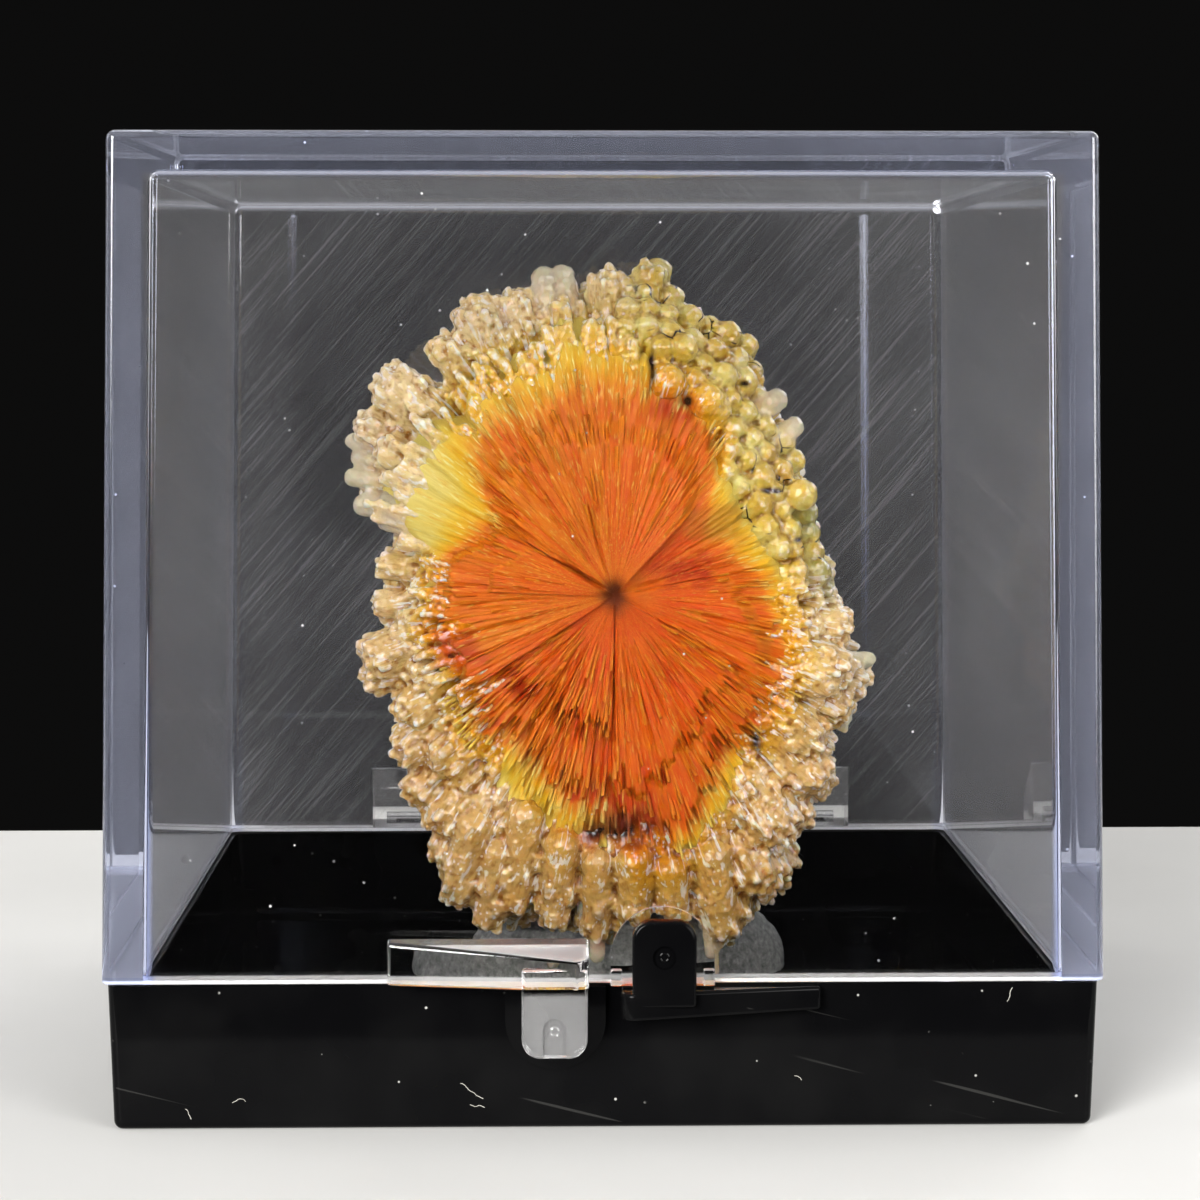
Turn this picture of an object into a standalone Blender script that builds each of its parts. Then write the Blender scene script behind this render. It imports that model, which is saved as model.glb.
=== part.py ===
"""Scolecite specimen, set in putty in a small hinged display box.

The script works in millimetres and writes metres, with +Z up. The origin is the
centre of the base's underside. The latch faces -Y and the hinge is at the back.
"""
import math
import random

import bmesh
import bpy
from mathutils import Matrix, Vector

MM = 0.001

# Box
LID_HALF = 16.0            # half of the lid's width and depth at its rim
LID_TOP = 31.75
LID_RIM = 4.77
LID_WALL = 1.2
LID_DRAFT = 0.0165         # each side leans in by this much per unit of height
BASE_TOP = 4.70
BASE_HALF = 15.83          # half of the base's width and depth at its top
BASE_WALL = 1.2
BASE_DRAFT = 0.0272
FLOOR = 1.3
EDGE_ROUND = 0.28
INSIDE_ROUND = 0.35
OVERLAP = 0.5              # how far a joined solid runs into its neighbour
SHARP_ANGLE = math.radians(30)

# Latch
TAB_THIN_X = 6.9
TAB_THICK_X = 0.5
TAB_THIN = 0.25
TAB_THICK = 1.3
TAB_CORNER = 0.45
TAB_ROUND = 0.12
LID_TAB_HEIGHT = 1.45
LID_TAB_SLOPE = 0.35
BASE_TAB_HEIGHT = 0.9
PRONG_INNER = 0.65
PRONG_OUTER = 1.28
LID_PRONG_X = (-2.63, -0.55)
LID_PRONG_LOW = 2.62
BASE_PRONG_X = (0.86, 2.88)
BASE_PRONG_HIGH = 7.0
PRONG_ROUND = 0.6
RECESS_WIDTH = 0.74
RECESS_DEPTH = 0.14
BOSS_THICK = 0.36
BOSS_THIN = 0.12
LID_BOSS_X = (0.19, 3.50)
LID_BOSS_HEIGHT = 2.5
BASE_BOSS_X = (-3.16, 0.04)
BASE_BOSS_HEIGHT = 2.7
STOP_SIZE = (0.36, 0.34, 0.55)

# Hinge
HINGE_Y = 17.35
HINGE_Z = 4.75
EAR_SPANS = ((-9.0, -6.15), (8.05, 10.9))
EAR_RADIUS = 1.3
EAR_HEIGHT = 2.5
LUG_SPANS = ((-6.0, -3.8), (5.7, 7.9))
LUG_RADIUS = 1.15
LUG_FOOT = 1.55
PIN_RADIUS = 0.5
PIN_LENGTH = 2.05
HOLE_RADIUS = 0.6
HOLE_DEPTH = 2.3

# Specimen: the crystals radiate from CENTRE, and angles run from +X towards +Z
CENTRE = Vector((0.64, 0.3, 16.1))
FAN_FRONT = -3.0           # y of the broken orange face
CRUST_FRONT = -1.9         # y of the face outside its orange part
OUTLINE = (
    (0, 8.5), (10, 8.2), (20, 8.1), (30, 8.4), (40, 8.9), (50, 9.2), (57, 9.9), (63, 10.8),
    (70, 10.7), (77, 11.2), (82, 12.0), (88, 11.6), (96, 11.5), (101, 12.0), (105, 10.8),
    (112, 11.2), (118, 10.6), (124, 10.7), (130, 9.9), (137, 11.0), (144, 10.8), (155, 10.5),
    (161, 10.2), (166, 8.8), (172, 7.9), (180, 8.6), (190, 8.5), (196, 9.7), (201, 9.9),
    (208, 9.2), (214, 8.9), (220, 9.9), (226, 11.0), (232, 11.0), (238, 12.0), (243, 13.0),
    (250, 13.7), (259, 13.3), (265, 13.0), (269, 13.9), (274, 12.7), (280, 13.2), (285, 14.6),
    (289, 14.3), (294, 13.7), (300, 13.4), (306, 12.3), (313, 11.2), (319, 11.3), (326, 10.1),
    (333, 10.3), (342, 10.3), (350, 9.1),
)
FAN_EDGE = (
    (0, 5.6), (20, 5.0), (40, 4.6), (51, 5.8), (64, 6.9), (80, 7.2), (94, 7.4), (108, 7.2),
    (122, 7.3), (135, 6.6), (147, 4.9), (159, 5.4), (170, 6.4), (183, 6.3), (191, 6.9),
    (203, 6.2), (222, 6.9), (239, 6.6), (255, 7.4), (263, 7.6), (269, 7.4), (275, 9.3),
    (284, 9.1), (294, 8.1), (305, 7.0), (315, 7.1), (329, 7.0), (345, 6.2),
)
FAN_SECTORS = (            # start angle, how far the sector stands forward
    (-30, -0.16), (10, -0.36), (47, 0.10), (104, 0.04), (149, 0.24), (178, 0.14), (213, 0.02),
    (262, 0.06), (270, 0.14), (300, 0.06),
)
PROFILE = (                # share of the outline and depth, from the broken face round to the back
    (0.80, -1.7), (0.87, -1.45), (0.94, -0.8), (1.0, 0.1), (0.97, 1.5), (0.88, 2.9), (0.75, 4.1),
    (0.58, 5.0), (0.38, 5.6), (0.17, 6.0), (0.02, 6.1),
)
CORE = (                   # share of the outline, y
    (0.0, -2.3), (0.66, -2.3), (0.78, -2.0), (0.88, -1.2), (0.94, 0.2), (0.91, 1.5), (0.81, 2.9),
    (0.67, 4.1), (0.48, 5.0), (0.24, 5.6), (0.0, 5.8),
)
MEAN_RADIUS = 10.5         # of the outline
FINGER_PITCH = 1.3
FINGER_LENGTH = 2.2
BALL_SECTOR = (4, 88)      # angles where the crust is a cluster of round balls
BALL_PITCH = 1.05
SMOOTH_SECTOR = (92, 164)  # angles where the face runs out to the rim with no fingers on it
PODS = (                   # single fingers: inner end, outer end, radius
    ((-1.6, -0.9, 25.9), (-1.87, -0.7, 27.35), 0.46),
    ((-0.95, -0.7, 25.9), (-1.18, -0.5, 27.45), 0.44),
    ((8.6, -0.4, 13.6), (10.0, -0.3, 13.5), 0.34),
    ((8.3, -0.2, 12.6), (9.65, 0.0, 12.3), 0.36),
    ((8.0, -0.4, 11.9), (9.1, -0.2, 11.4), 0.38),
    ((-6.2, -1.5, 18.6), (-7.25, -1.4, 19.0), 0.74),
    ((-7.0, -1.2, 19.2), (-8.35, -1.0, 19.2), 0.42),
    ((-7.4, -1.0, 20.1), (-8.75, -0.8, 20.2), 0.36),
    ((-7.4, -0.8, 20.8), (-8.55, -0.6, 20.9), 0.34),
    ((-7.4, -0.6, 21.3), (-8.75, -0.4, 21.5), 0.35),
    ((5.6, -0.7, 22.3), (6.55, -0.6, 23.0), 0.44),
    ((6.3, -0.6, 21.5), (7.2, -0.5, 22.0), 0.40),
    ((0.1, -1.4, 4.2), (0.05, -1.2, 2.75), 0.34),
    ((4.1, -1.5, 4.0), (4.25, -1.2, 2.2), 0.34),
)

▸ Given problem
Exactly as they appear, please write out the lines from the opening of the listing above down to the line containing "SHARP_ANGLE = math.radians(30)", with both end lines included.

▸ The completed task
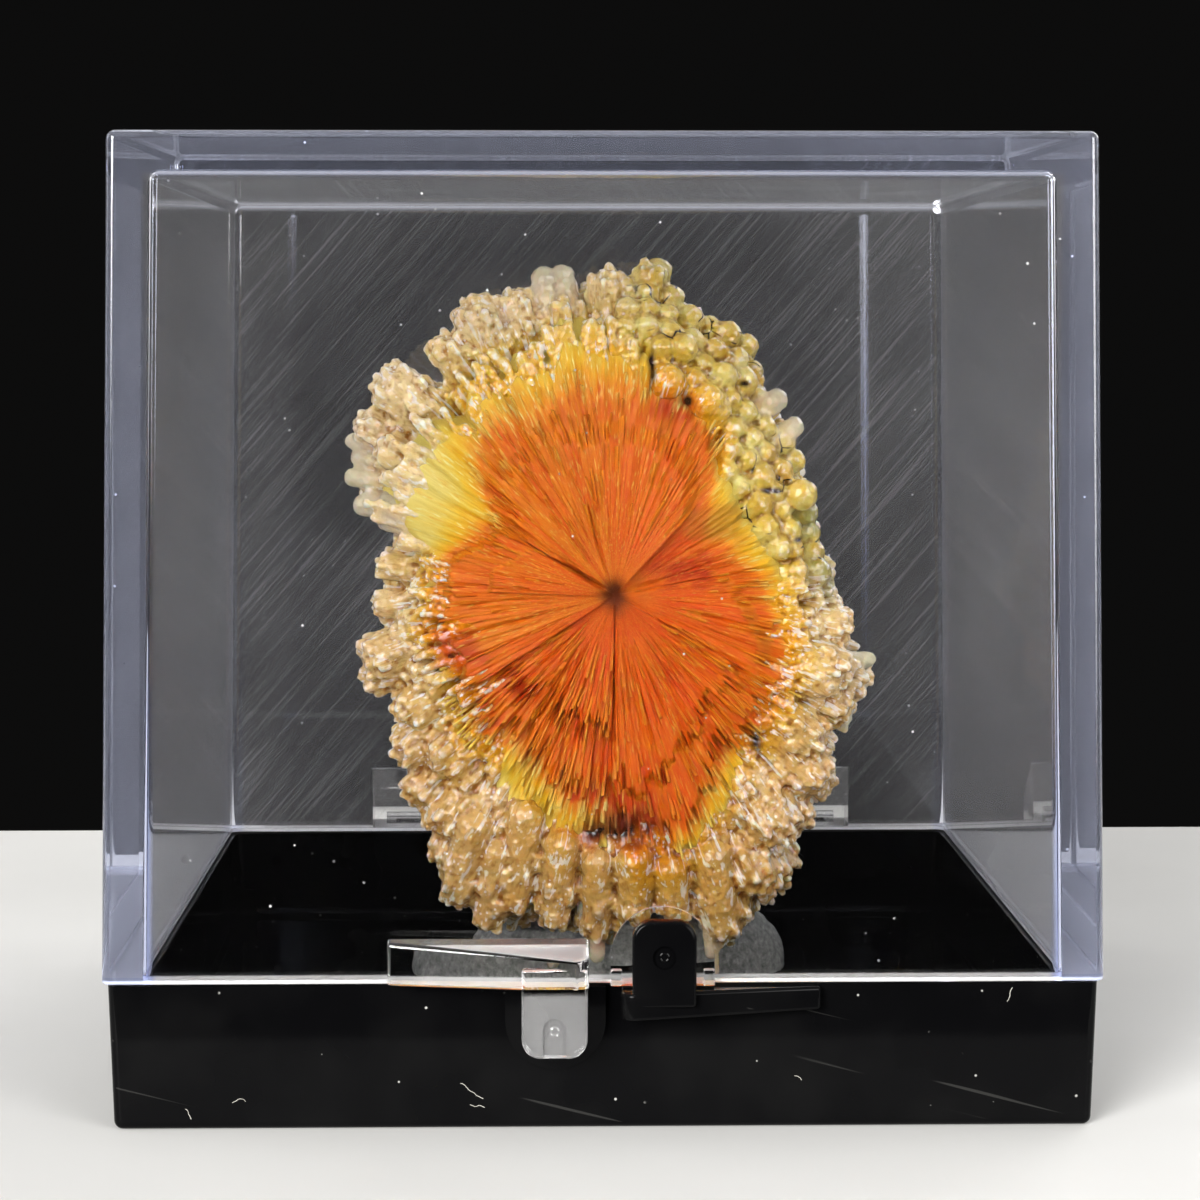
Turn this picture of an object into a standalone Blender script that builds each of its parts. Then write the Blender scene script behind this render. It imports that model, which is saved as model.glb.
=== part.py ===
"""Scolecite specimen, set in putty in a small hinged display box.

The script works in millimetres and writes metres, with +Z up. The origin is the
centre of the base's underside. The latch faces -Y and the hinge is at the back.
"""
import math
import random

import bmesh
import bpy
from mathutils import Matrix, Vector

MM = 0.001

# Box
LID_HALF = 16.0            # half of the lid's width and depth at its rim
LID_TOP = 31.75
LID_RIM = 4.77
LID_WALL = 1.2
LID_DRAFT = 0.0165         # each side leans in by this much per unit of height
BASE_TOP = 4.70
BASE_HALF = 15.83          # half of the base's width and depth at its top
BASE_WALL = 1.2
BASE_DRAFT = 0.0272
FLOOR = 1.3
EDGE_ROUND = 0.28
INSIDE_ROUND = 0.35
OVERLAP = 0.5              # how far a joined solid runs into its neighbour
SHARP_ANGLE = math.radians(30)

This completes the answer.